> _SOURCE RECORDS_
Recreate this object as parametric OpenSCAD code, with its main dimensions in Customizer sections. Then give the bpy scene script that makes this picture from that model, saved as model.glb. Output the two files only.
---
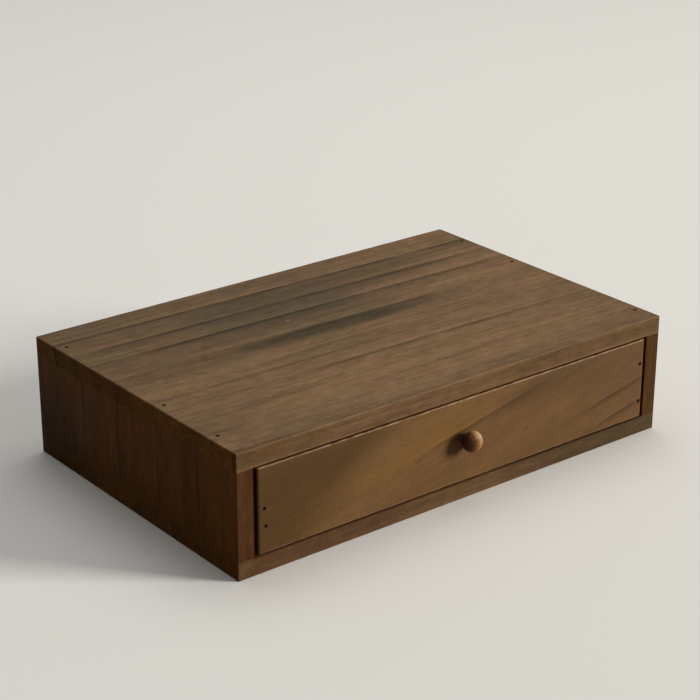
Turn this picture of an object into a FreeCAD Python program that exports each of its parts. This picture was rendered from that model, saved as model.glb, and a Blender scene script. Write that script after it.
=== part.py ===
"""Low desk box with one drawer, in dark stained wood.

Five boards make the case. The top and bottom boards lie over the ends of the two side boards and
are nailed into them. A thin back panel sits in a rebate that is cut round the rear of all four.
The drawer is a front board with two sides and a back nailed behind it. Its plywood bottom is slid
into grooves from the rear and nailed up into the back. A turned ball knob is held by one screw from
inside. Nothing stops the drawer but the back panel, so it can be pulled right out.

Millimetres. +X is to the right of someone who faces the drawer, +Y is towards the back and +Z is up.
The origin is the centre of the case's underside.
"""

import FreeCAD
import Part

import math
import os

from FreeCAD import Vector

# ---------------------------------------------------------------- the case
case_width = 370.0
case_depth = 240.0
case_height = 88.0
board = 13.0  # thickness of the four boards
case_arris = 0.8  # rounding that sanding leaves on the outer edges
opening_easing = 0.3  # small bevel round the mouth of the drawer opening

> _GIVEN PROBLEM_
Among the entries above, find the line with "Turn this picture" and the line with "opening_easing = 0.3"; give again exactly these two lines and all lines between them.

> _WRITTEN ANSWER_
Turn this picture of an object into a FreeCAD Python program that exports each of its parts. This picture was rendered from that model, saved as model.glb, and a Blender scene script. Write that script after it.
=== part.py ===
"""Low desk box with one drawer, in dark stained wood.

Five boards make the case. The top and bottom boards lie over the ends of the two side boards and
are nailed into them. A thin back panel sits in a rebate that is cut round the rear of all four.
The drawer is a front board with two sides and a back nailed behind it. Its plywood bottom is slid
into grooves from the rear and nailed up into the back. A turned ball knob is held by one screw from
inside. Nothing stops the drawer but the back panel, so it can be pulled right out.

Millimetres. +X is to the right of someone who faces the drawer, +Y is towards the back and +Z is up.
The origin is the centre of the case's underside.
"""

import FreeCAD
import Part

import math
import os

from FreeCAD import Vector

# ---------------------------------------------------------------- the case
case_width = 370.0
case_depth = 240.0
case_height = 88.0
board = 13.0  # thickness of the four boards
case_arris = 0.8  # rounding that sanding leaves on the outer edges
opening_easing = 0.3  # small bevel round the mouth of the drawer opening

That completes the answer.